[BEGIN SOURCE EXCERPT]
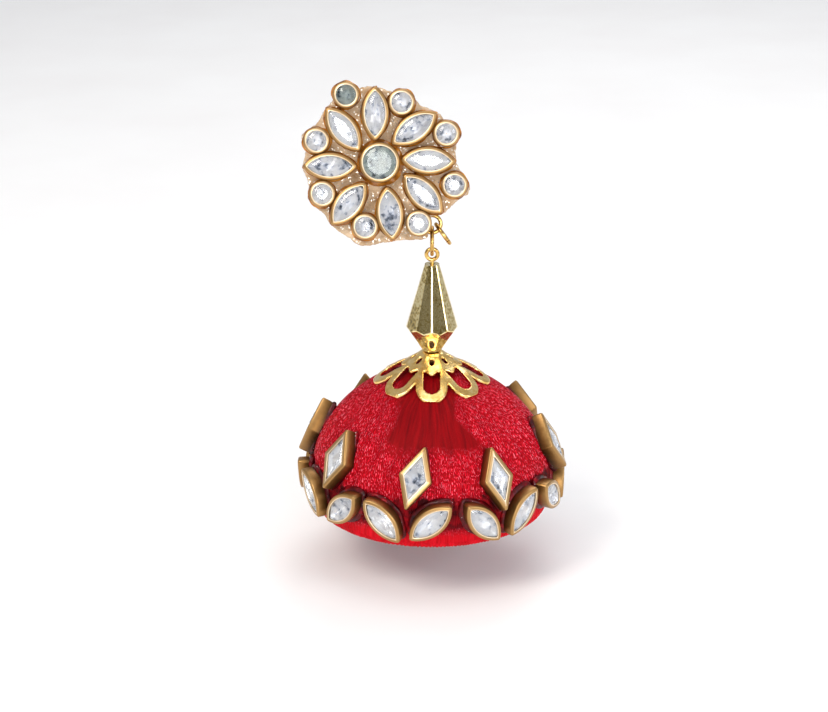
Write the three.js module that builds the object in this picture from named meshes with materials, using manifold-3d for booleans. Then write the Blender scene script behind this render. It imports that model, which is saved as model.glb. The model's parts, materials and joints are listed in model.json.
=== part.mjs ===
// Jhumka earring: a flower stud of foil-backed glass stones on a stiff backing, and a drop
// that hangs from it on a jump ring: eye pin, faceted bead, pierced bead cap and a bell
// wound with silk thread, set with rhombus stones and a zigzag of marquise stones.
// Millimetres, +Z up, the front faces -Y. The origin is the middle of the ear post's pad,
// where it lies against the lobe. The stud leans back, as in a hand or on a display card.
import * as THREE from "three";
import { mergeVertices } from "three/addons/utils/BufferGeometryUtils.js";
import Module from "manifold-3d";

const wasm = await Module();
wasm.setup();

// Clearances
const GLUE_GAP = 0.1; // under a setting, a pad or a tail that is glued down
const LINK_GAP = 0.08; // between two wires that hang on each other
const SEAT_GAP = 0.1; // between the stacked pieces of the drop
const PIN_CLEARANCE = 0.12; // round the pin in each hole that it passes

// Stud: backing, post and loop
const STUD_LEAN = 17; // degrees, top away from the viewer
const PLATE_THICKNESS = 1.2;
const PLATE_MARGIN = 0.15; // backing that shows outside the settings, at least
const PAD_RADIUS = 3.2;
const PAD_THICKNESS = 0.5;
const POST_RADIUS = 0.4;
const POST_LENGTH = 10.5;
const POST_GROOVE_DEPTH = 0.08;
const POST_GROOVE_FROM_TIP = 2.2;
const LOOP_OUTER_DIAMETER = 3.2;
const LOOP_WIRE = 0.6;
const LOOP_DIRECTION = -49.5; // degrees, seen from the front, from the stud's own right
const LOOP_OVERHANG = 1.15; // from the backing's edge out to the middle of the loop
const LOOP_TAIL_LENGTH = 5.5;

// Stones of the stud, each in its own cup setting
const CENTRE_DIAMETER = 6.0;
const PETAL_LENGTH = 8.0;
const PETAL_WIDTH = 4.0;
const SMALL_DIAMETER = 4.0;
const STUD_SETTING_HEIGHT = 2.0;
const SETTING_SPACE = 0.2; // least space between neighbouring settings
const PETAL_COUNT = 8;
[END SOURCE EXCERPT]
YOUR INSTRUCTIONS:
Repeat the material word for word, in full.

EXERCISE RESULT:
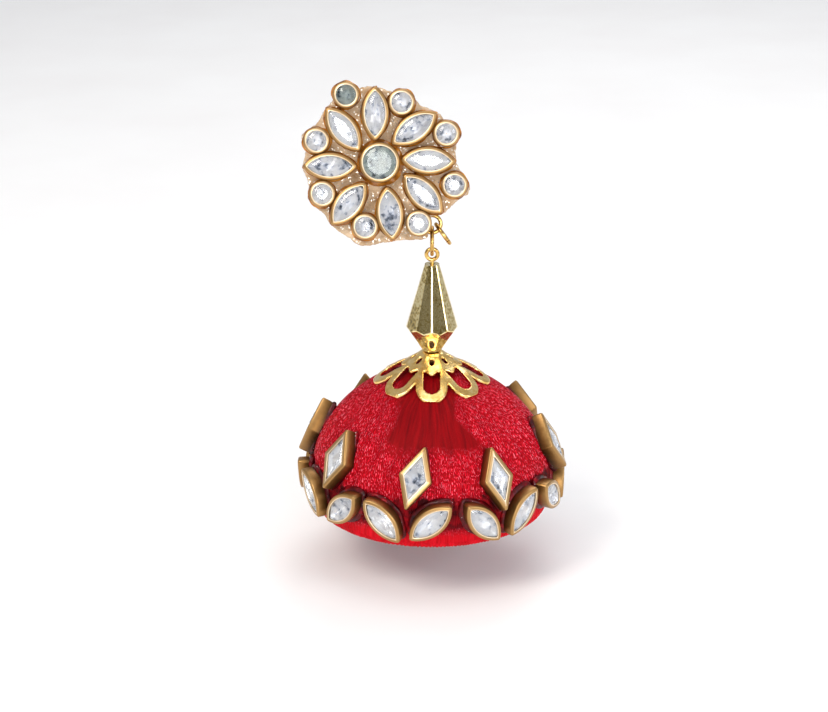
Write the three.js module that builds the object in this picture from named meshes with materials, using manifold-3d for booleans. Then write the Blender scene script behind this render. It imports that model, which is saved as model.glb. The model's parts, materials and joints are listed in model.json.
=== part.mjs ===
// Jhumka earring: a flower stud of foil-backed glass stones on a stiff backing, and a drop
// that hangs from it on a jump ring: eye pin, faceted bead, pierced bead cap and a bell
// wound with silk thread, set with rhombus stones and a zigzag of marquise stones.
// Millimetres, +Z up, the front faces -Y. The origin is the middle of the ear post's pad,
// where it lies against the lobe. The stud leans back, as in a hand or on a display card.
import * as THREE from "three";
import { mergeVertices } from "three/addons/utils/BufferGeometryUtils.js";
import Module from "manifold-3d";

const wasm = await Module();
wasm.setup();

// Clearances
const GLUE_GAP = 0.1; // under a setting, a pad or a tail that is glued down
const LINK_GAP = 0.08; // between two wires that hang on each other
const SEAT_GAP = 0.1; // between the stacked pieces of the drop
const PIN_CLEARANCE = 0.12; // round the pin in each hole that it passes

// Stud: backing, post and loop
const STUD_LEAN = 17; // degrees, top away from the viewer
const PLATE_THICKNESS = 1.2;
const PLATE_MARGIN = 0.15; // backing that shows outside the settings, at least
const PAD_RADIUS = 3.2;
const PAD_THICKNESS = 0.5;
const POST_RADIUS = 0.4;
const POST_LENGTH = 10.5;
const POST_GROOVE_DEPTH = 0.08;
const POST_GROOVE_FROM_TIP = 2.2;
const LOOP_OUTER_DIAMETER = 3.2;
const LOOP_WIRE = 0.6;
const LOOP_DIRECTION = -49.5; // degrees, seen from the front, from the stud's own right
const LOOP_OVERHANG = 1.15; // from the backing's edge out to the middle of the loop
const LOOP_TAIL_LENGTH = 5.5;

// Stones of the stud, each in its own cup setting
const CENTRE_DIAMETER = 6.0;
const PETAL_LENGTH = 8.0;
const PETAL_WIDTH = 4.0;
const SMALL_DIAMETER = 4.0;
const STUD_SETTING_HEIGHT = 2.0;
const SETTING_SPACE = 0.2; // least space between neighbouring settings
const PETAL_COUNT = 8;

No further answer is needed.